About the job
About Our Team
The Compute Infrastructure Team at OpenAI manages a robust fleet of GPUs and extensive compute clusters that support the models powering ChatGPT and our API. This team also accommodates the training demands for our upcoming models. We specialize in operating a state-of-the-art GPU fleet, offering a cohesive platform for various OpenAI teams to effortlessly execute production-level Applied AI and research training tasks.
Our mission is to harness the potential of AI responsibly, ensuring its benefits are shared while prioritizing safety over unrestrained growth.
Role Overview
As a Technical Program Manager on our engineer-centric TPM team, you will take charge of the comprehensive delivery of large-scale GPU clusters, collaborating closely with engineers to initiate clusters across external providers and partners. You will manage a diverse portfolio that encompasses hardware, networking, power, and cooling—steering execution, risk management, and establishing clear alignment from operational teams to leadership, all aimed at delivering scalable, production-ready capacity.
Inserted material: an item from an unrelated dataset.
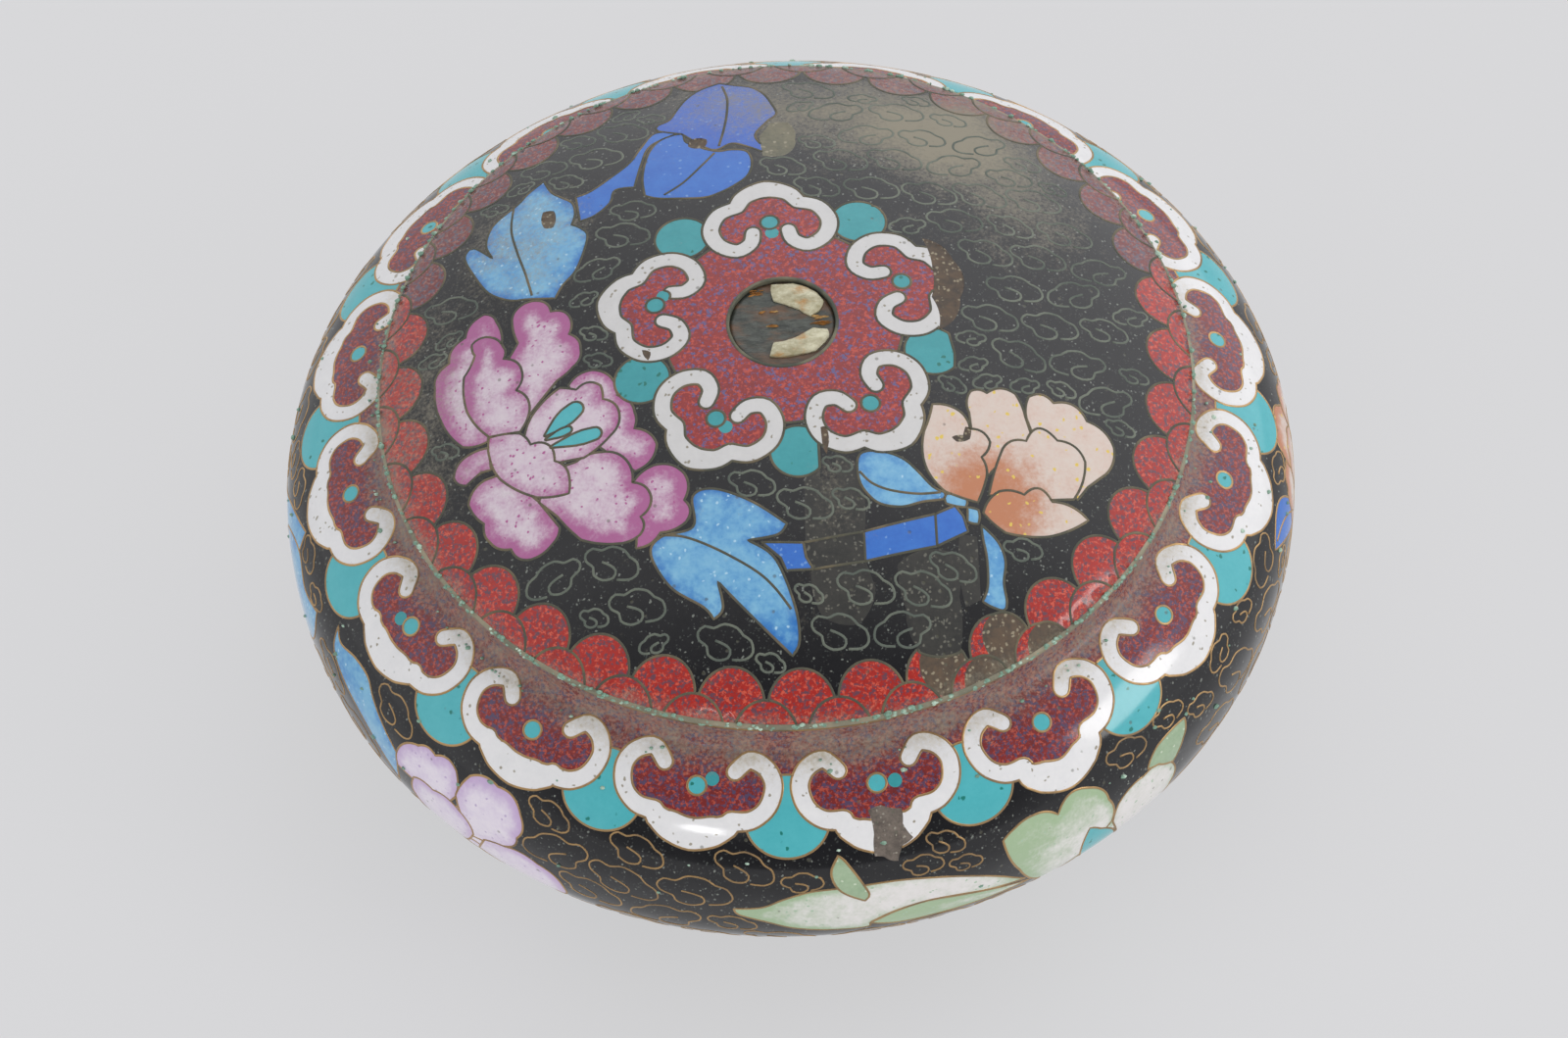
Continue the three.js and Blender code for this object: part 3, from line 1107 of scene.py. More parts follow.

This position is located in San Francisco, CA, operating under a hybrid work model requiring three days in the office weekly. We also provide relocation assistance for new hires.
Key Responsibilities
- Oversee the complete delivery of new Compute SKUs and large-scale GPU clusters within an external partner network while aiding capacity planning for both training and inference workloads.
- Drive multi-threaded program initiatives involving hardware, networking, power, and cooling—taking ownership of plans, interdependencies, and critical pathways.
- Collaborate with chip providers to mitigate risks associated with long-term onboarding to new hardware platforms, engaging with teams across kernels, communications, hardware, and scheduling.
- Develop and implement program mechanisms such as roadmaps, milestones, risk registers, and runbooks to ensure predictable delivery at scale.
- Work alongside engineering teams to enhance cluster turn-up reliability, repeatability, and automation, thereby decreasing the time-to-serve for new capacities.
- Facilitate cross-functional readiness involving security, finance, operations, and product/research stakeholders to ensure the launch of production-ready compute capabilities.
- Manage integrations and transitions among teams and partners to guarantee seamless execution, transparent communication, and prompt issue resolution.
- Identify operational bottlenecks and systemic deficiencies, driving sustainable improvements across tooling, processes, and partner interactions.